Creative industry boss warns of mass IR35-induced conflict from April

An unprecedented amount of “conflict” – on as many as five different fronts – that will engulf creative Britain from next month due to IR35 changing has been laid bare to peers.

Creative industry boss warns of mass IR35-induced conflict from April

Firstly, client and freelancer will disagree about the former’s take on the latter’s IR35 status, as testing tools “tend to always”, wrongly, return ‘inside IR35,’ the Lords heard from PACT.

Secondly, one engager might deem a freelancer ‘caught’ only for a rival engager to deem the same freelancer -- on a similar role, not caught, potentially pitting engagers each other.

'Big problem'

This is the “big problem” of the April 6th reform, according to John McVay, chief executive of the Producers Alliance for Cinema & Television (PACT), who gave oral evidence to peers.

Speaking to their off-payroll inquiry, he outlined how three more conflicts will arise, adding more ‘confusion for the people we’d like to hire and a burden for 70,000 SMEs.’

The third conflict is that, having been deemed ‘inside IR35’ by one client, the freelancer will respond by putting up their pay rate to compensate and apply that to all clients.

'Real burden'

“We worry, not just in my sector [of Film and TV], but across the creative industries that those [rates] will be inflationary,” he said. “That will put a real burden on SME [engagers]”.

Even “worse”, he said, is that if an engager later tries to recover tax which HMRC deems due after an incorrect IR35 decision, there may be no freelancer left to recover from.
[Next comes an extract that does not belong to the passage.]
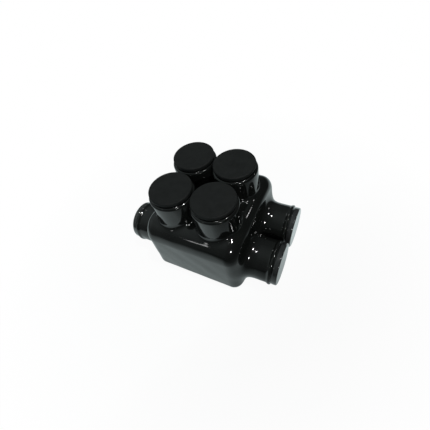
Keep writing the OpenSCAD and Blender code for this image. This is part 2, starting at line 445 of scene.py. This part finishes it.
def sleeve_end(bore_r, sleeve_r, foot, mouth, cut, rounding, lip=0.0):
    """Profile of a sleeve's end: up the bore from foot, round the mouth and down the outside."""
    inner = BORE_MOUTH_R
    out_r = sleeve_r + lip
    profile = [(bore_r, foot), (bore_r, (foot + mouth) / 2)]
    profile += arc((bore_r + inner, mouth - inner), inner, 180, 90, 4)
    profile += arc((out_r - rounding, mouth - rounding), rounding, 90, 0, 6)
    if lip:
        bead, hollow = LIP_BEAD_R, LIP_HOLLOW_R
        lean = degrees(acos(1 - lip / (bead + hollow)))
        bead_z = mouth - LIP_WIDTH + bead
        foot_z = bead_z - (bead + hollow) * sin(radians(lean))
        profile += arc((out_r - bead, bead_z), bead, 0, -lean, 5)
        profile += arc((sleeve_r + hollow, foot_z), hollow, 180 - lean, 180, 6)[1:]
    profile += [(sleeve_r, (mouth + cut) / 2), (sleeve_r + SEAM, cut), (sleeve_r + SEAM, cut - OVERLAP)]
    return profile


def turned_to(side):
    """Rotation, for points in rows, that lays a lathed shape along X, outward on that side."""
    return np.array(Matrix.Rotation(side * pi / 2, 3, "Y")).T


def placed(shape, offset, turn=None):
    """A lathed shape, turned and then moved."""
    points, faces, normals = shape
    if turn is not None:
        points, normals = points @ turn, normals @ turn
    return points + offset, faces, normals


def jacket(material):
    """The skin and its sleeve ends as one object."""
    points, faces = cut_skin(*jacket_skin())
    normals = slope(skin_distance, points)
    upright = lathe(sleeve_end(SCREW_BORE_R, SCREW_SLEEVE_R, BLOCK_TOP_Z + SEAT, SCREW_MOUTH_Z,
                               SKIN_TOP_Z, SCREW_MOUTH_R))
    lying = lathe(sleeve_end(WIRE_BORE_R, WIRE_SLEEVE_R, BLOCK_END_X + SEAT, WIRE_MOUTH_X,
                             SKIN_END_X, WIRE_MOUTH_R, LIP_PROUD))
    parts = [(points, faces, normals)]
    for side in SIDES.values():
        for row in ROWS.values():
            parts.append(placed(upright, (side * PORT_X, row * PORT_Y, 0)))
            parts.append(placed(lying, (0, row * PORT_Y, WIRE_Z), turned_to(side)))
    faces = []
    count = 0
    for part_points, part_faces, _ in parts:
        faces += [tuple(i + count for i in face) for face in part_faces]
        count += len(part_points)
    points, normals = (np.concatenate([part[i] for part in parts]) for i in (0, 2))
    return mesh_object("jacket_skin", points, faces, normals, material)


# Plugs, lathed

SCREW_CAP_DISH = 0.08
WIRE_CAP_DISH = 0.1
SKIRT_CHAMFER = 0.3
DISH_CURVE = ((0.0, 1.0), (0.45, 0.85), (0.7, 0.4), (0.85, 0.1))


def plug_profile(cap_d, cap_t, gap, bore_r, dish):
    """Profile of a plug: over the dished cap, round its edge, down the ribbed skirt and up inside."""
    top, rim, edge = gap + cap_t, cap_d / 2, CAP_EDGE_R
    skirt_r = bore_r - PLUG_PLAY - RIB_HEIGHT
    inside_r = skirt_r - SKIRT_WALL
    shoulder_r = bore_r + CAP_SHOULDER
    chamfer = SKIRT_CHAMFER
    profile = [(rim * out, top - dish * depth) for out, depth in DISH_CURVE]
    profile += arc((rim - edge, top - edge), edge, 90, 0, 7)
    profile += arc((rim - edge, gap + edge), edge, 0, -90, 5)
    profile += [(shoulder_r, gap), (shoulder_r, 0), (skirt_r, 0)]
    for z in (-RIB_INSET, RIB_INSET - SKIRT_LENGTH):
        profile += arc((skirt_r, z), RIB_HEIGHT, 90, -90, 6)
    profile += [(skirt_r, chamfer - SKIRT_LENGTH), (skirt_r - chamfer, -SKIRT_LENGTH)]
    profile += [(inside_r + chamfer, -SKIRT_LENGTH), (inside_r, chamfer - SKIRT_LENGTH)]
    profile += [(inside_r, 0), (0, 0)]
    return profile


def dress(piece, node, body=None):
    """Lets piece stand for a CAD node and move with its body, which has the node's name if none is given."""
    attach(piece, body or node)
    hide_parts(node)


def plugs(material_screw, material_wire):
    """One plug for each of the eight ports."""
    upright = lathe(plug_profile(SCREW_CAP_D, SCREW_CAP_T, SCREW_CAP_GAP, SCREW_BORE_R, SCREW_CAP_DISH))
    lying = lathe(plug_profile(WIRE_CAP_D, WIRE_CAP_T, WIRE_CAP_GAP, WIRE_BORE_R, WIRE_CAP_DISH))
    for side_name, side in SIDES.items():
        for row_name, row in ROWS.items():
            port = f"{row_name}_{side_name}"
            shape = placed(upright, (side * PORT_X, row * PORT_Y, SCREW_MOUTH_Z))
            piece = mesh_object(f"screw_plug_{port}_cap", *shape, material_screw)
            dress(piece, f"screw_plug_{port}")
            shape = placed(lying, (side * WIRE_MOUTH_X, row * PORT_Y, WIRE_Z), turned_to(side))
            piece = mesh_object(f"wire_plug_{port}_cap", *shape, material_wire)
            dress(piece, f"wire_plug_{port}")


# Studio

# Sun lamps: name, direction towards it, strength, and its width in degrees
LAMPS = (
    ("lamp_right_top", (0.36, 0.03, 0.93), 1.1, 3.0),
    ("lamp_right_rear", (0.56, 0.53, 0.64), 0.06, 3.0),
    ("lamp_right_front", (0.57, -0.64, 0.52), 0.8, 3.0),
    ("lamp_top", (0.02, -0.11, 0.99), 0.3, 3.0),
    ("lamp_left_rear", (-0.45, 0.42, 0.79), 0.08, 4.0),
    ("lamp_left_front", (-0.40, -0.81, 0.43), 0.02, 4.0),
)
WHITE = (1, 1, 1, 1)
COOL_RED = 0.88

# Levels of the sky, from the side that is turned away from SKY_SIDE to SKY_SIDE itself
SKY_SIDE = (-0.75, 0.0, 0.66)
SKY = ((0.0, 0.02), (0.5, 0.04), (0.8, 0.13), (1.0, 0.38))

# The floor in metres, and the levels of its colour, which is painted shade: a painted shadow towards one
# side, as far as the reach below, and painted falloff outwards
FLOOR_SIZE = 8.0
FLOOR_ROUGHNESS = 0.7
PAINTED_SHADOW_SIDE = (0.9, -0.45, 0.0)
PAINTED_SHADOW_REACH = 0.15
PAINTED_SHADOW_LEVELS = ((0.0, 1.0), (0.32, 0.95), (0.43, 0.55), (0.57, 0.3), (0.87, 0.05))
PAINTED_FALLOFF_EDGE = (0.14, 0.32)
PAINTED_FALLOFF_OUTSIDE = 0.12
PAINTED_SHADE_LEVELS = ((0.0, 0.03), (1.0, 0.82))
# Share of glossy rays that see the floor's painted shade as a glow, a painted reflection
PAINTED_GLOW_SHARE = 0.4

# Share of plain white that the camera sees near the object, rising to 1 over SHADOW_EDGE in metres
NEAR_WHITE = 0.95
SHADOW_EDGE = (0.1, 0.2)
THROUGH_WHITE = 0.93

# The photograph's camera, found by a fit, in millimetres and degrees. The clip distances are in metres
CAMERA_TARGET = (1.85, 0.0, 33.52)
CAMERA_AZIMUTH = 36.87
CAMERA_ELEVATION = 51.66
CAMERA_ROLL = -14.49
CAMERA_DISTANCE = 213.22
FOCAL_PIXELS = 268.17
FRAME_PIXELS = 430
SENSOR_WIDTH = 36.0
CLIP_NEAR = 0.005
CLIP_FAR = 50.0


def between(tree, value, low, high, start, end):
    """Value that runs from low to high where the input runs from start to end."""
    node = tree.nodes.new("ShaderNodeMapRange")
    for key, number in (("From Min", start), ("From Max", end), ("To Min", low), ("To Max", high)):
        node.inputs[key].default_value = number
    tree.links.new(value, node.inputs["Value"])
    return node.outputs["Result"]


def vector_math(tree, operation, vector, constant=None):
    """Number that a vector operation gives."""
    node = tree.nodes.new("ShaderNodeVectorMath")
    node.operation = operation
    tree.links.new(vector, node.inputs[0])
    if constant:
        node.inputs[1].default_value = constant
    return node.outputs["Value"]


def shade(tree, value, stops, red=COOL_RED):
    """Grey at the level that the stops give, slightly cool where red is below 1."""
    node = tree.nodes.new("ShaderNodeValToRGB")
    elements = node.color_ramp.elements
    while len(elements) < len(stops):
        elements.new(0.5)
    for element, (position, level) in zip(elements, stops):
        element.position = position
        element.color = (level * red, level, level, 1.0)
    tree.links.new(value, node.inputs["Fac"])
    return node.outputs["Color"]


def combine(tree, operation, one, two):
    """Result of a math operation on two values, each a number or a socket."""
    node = tree.nodes.new("ShaderNodeMath")
    node.operation = operation
    for end, value in zip(node.inputs, (one, two)):
        if isinstance(value, float):
            end.default_value = value
        else:
            tree.links.new(value, end)
    return node.outputs[0]


def floor_material():
    """White to the camera, with a soft shadow. The object mirrors its colour, which is painted shade: darker
    outwards as painted falloff, and darker to one side as a painted shadow."""
    material = bpy.data.materials.new("floor_white")
    material.use_nodes = True
    tree = material.node_tree
    place = tree.nodes.new("ShaderNodeTexCoord")
    distance = vector_math(tree, "LENGTH", place.outputs["Object"])
    aside = vector_math(tree, "DOT_PRODUCT", place.outputs["Object"], PAINTED_SHADOW_SIDE)
    # Painted shadow towards one side and painted falloff outwards, multiplied into the floor's colour
    painted_shadow = shade(tree, between(tree, aside, 0.0, 1.0, 0.0, PAINTED_SHADOW_REACH), PAINTED_SHADOW_LEVELS, 1.0)
    painted_falloff = between(tree, distance, 1.0, PAINTED_FALLOFF_OUTSIDE, *PAINTED_FALLOFF_EDGE)
    colour = shade(tree, combine(tree, "MULTIPLY", painted_shadow, painted_falloff), PAINTED_SHADE_LEVELS)
    matte = tree.nodes["Principled BSDF"]
    matte.inputs["Roughness"].default_value = FLOOR_ROUGHNESS
    matte.inputs["Specular IOR Level"].default_value = 0.0
    tree.links.new(colour, matte.inputs["Base Color"])
    # The floor glows with its painted shade to glossy rays: a painted reflection level
    painted_shade_glow = tree.nodes.new("ShaderNodeEmission")
    tree.links.new(colour, painted_shade_glow.inputs["Color"])
    white = tree.nodes.new("ShaderNodeEmission")
    white.inputs["Color"].default_value = WHITE
    path = tree.nodes.new("ShaderNodeLightPath")
    whiteness = between(tree, distance, NEAR_WHITE, 1.0, *SHADOW_EDGE)
    seen = combine(tree, "MULTIPLY", path.outputs["Is Camera Ray"], whiteness)
    through = combine(tree, "MULTIPLY", path.outputs["Is Transmission Ray"], THROUGH_WHITE)
    glossy = combine(tree, "MULTIPLY", path.outputs["Is Glossy Ray"], PAINTED_GLOW_SHARE)
    inner, outer = tree.nodes.new("ShaderNodeMixShader"), tree.nodes.new("ShaderNodeMixShader")
    tree.links.new(glossy, inner.inputs["Fac"])
    tree.links.new(matte.outputs["BSDF"], inner.inputs[1])
    tree.links.new(painted_shade_glow.outputs["Emission"], inner.inputs[2])
    tree.links.new(combine(tree, "MAXIMUM", seen, through), outer.inputs["Fac"])
    tree.links.new(inner.outputs["Shader"], outer.inputs[1])
    tree.links.new(white.outputs["Emission"], outer.inputs[2])
    tree.links.new(outer.outputs["Shader"], tree.nodes["Material Output"].inputs["Surface"])
    return material


def studio():
    """A floor that is white to the camera but painted with shade where the object mirrors it, a dim sky that
    is brighter on the left but white to the camera, and small lamps.
    """
    bpy.ops.mesh.primitive_plane_add(size=FLOOR_SIZE)
    floor = bpy.context.object
    floor.name = "floor"
    floor.data.materials.append(floor_material())

    world = bpy.data.worlds.new("studio")
    bpy.context.scene.world = world
    world.use_nodes = True
    sky = world.node_tree
    place = sky.nodes.new("ShaderNodeTexCoord")
    side = vector_math(sky, "DOT_PRODUCT", place.outputs["Generated"], SKY_SIDE)
    colour = shade(sky, between(sky, side, 0.0, 1.0, -1.0, 1.0), SKY)
    sky.links.new(colour, sky.nodes["Background"].inputs["Color"])
    backdrop, mix = sky.nodes.new("ShaderNodeBackground"), sky.nodes.new("ShaderNodeMixShader")
    backdrop.inputs["Color"].default_value = WHITE
    path = sky.nodes.new("ShaderNodeLightPath")
    seen = combine(sky, "MAXIMUM", path.outputs["Is Camera Ray"], path.outputs["Is Transmission Ray"])
    sky.links.new(seen, mix.inputs["Fac"])
    sky.links.new(sky.nodes["Background"].outputs["Background"], mix.inputs[1])
    sky.links.new(backdrop.outputs["Background"], mix.inputs[2])
    sky.links.new(mix.outputs["Shader"], sky.nodes["World Output"].inputs["Surface"])

    for name, toward, strength, spread in LAMPS:
        lamp = bpy.data.lights.new(name, "SUN")
        lamp.energy = strength
        lamp.angle = radians(spread)
        holder = link(bpy.data.objects.new(name, lamp))
        holder.rotation_euler = Vector(toward).to_track_quat("Z", "Y").to_euler()


def camera():
    """Camera at the photograph's place, with its roll and its square frame."""
    target = Vector(CAMERA_TARGET) * MM
    azimuth, elevation, roll = radians(CAMERA_AZIMUTH), radians(CAMERA_ELEVATION), radians(CAMERA_ROLL)
    back = Vector((sin(azimuth) * cos(elevation), -cos(azimuth) * cos(elevation), sin(elevation)))
    right = Vector((cos(azimuth), sin(azimuth), 0.0))
    up = back.cross(right)
    frame_right = right * cos(roll) + up * sin(roll)
    frame_up = up * cos(roll) - right * sin(roll)
    data = bpy.data.cameras.new("camera")
    data.sensor_width = SENSOR_WIDTH
    data.lens = FOCAL_PIXELS / FRAME_PIXELS * SENSOR_WIDTH
    data.clip_start = CLIP_NEAR
    data.clip_end = CLIP_FAR
    eye = link(bpy.data.objects.new("camera", data))
    turn = Matrix((frame_right, frame_up, back)).transposed().to_4x4()
    eye.matrix_world = Matrix.Translation(target + back * (CAMERA_DISTANCE * MM)) @ turn
    bpy.context.scene.camera = eye


# The whole scene

camera()
studio()
skin = jacket(plastisol())
dress(skin, "jacket", "connector")
plugs(matte_cap(), satin_cap())
metal, screw = plated_bar(), turned_screw()
for node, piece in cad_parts.items():
    if node == "block" or node.startswith("set_screw"):
        for slot in piece.material_slots:
            slot.material = metal if node == "block" else screw

bpy.context.scene.view_settings.view_transform = "Standard"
Representing the fourth conflict, the engager gets locked in a tax dispute with little recourse, due to the freelancer having gone bust already, due to the reform’s impact on their operation.

'Plenty of other competing countries'

Finally, the fifth conflict is more a result of IR35 reform, as there are “plenty of other competing countries” that will snap up freelance creatives who are unhappy at UK engagers’ status decisions.

PACT’s CEO warned: “If their preferred status is not as attractive, they will go offshore and go and work somewhere else. That is inevitable; we’re in  a global industry.”

As to resolutions, Mr McVay was pressed by the peers. Other than ‘doing something different,’ to avoid “more complexity, more burden,” he wants “clarity of determination.”

'We don't want conflict'

But clarity on IR35 reform’s costs would be nice too, because the Finance Bill Sub-Committee effectively heard that HMRC’s £14.4m implementation estimate is unrealistic.

“The overall burden for processing all that [the IR35 statuses of every creative industries’ freelancer]; would be way in excess [of HMRC’s estimate],” the alliance boss said.

“We don’t want conflict with highly skilled individuals that we want to hire and work on our productions. And this [new IR35 framework] will throw up conflict.”

'Take it or leave it'

Trying to imagine one of the five conflicts playing out, inquiry chair Lord Forsyth took on the role of a top cameraman, with multiple clients, decided ‘inside IR35’ by a broadcaster.

“If you say to me,” the Tory peer gestured to Mr McVay – who was cast as the cameraman’s client – “I want you to be employed, I’m gonna tell you to…”.

Heading off Lord Forsyth from using an impolite phrase; Mr McVay confirmed, saying yes, “that is the conflict” due to arise, between specialist freelancers and their engagers, where engagers don’t want to incur the risk, or resources, of assessing freelancers for IR35 correctly or individually.

The PACT boss confirmed that for such high-end, highly skilled freelancers, with multiple clients, contracts and other clearly outside IR35 characteristics, it will be case of "take it or leave it," when it comes to the offer of employed work.

Reiterating his recommendation of a ‘back to the drawing board’ approach to IR35 reform, Mr McVay added: “What should we be doing now that we’re coming out of the EU?

“Well, probably reforming our whole tax base to make it simpler and clearer for the British public and businesses to understand going forward. And this [new IR35 framework from April 6th] does not seem to be one of the ways to do that.”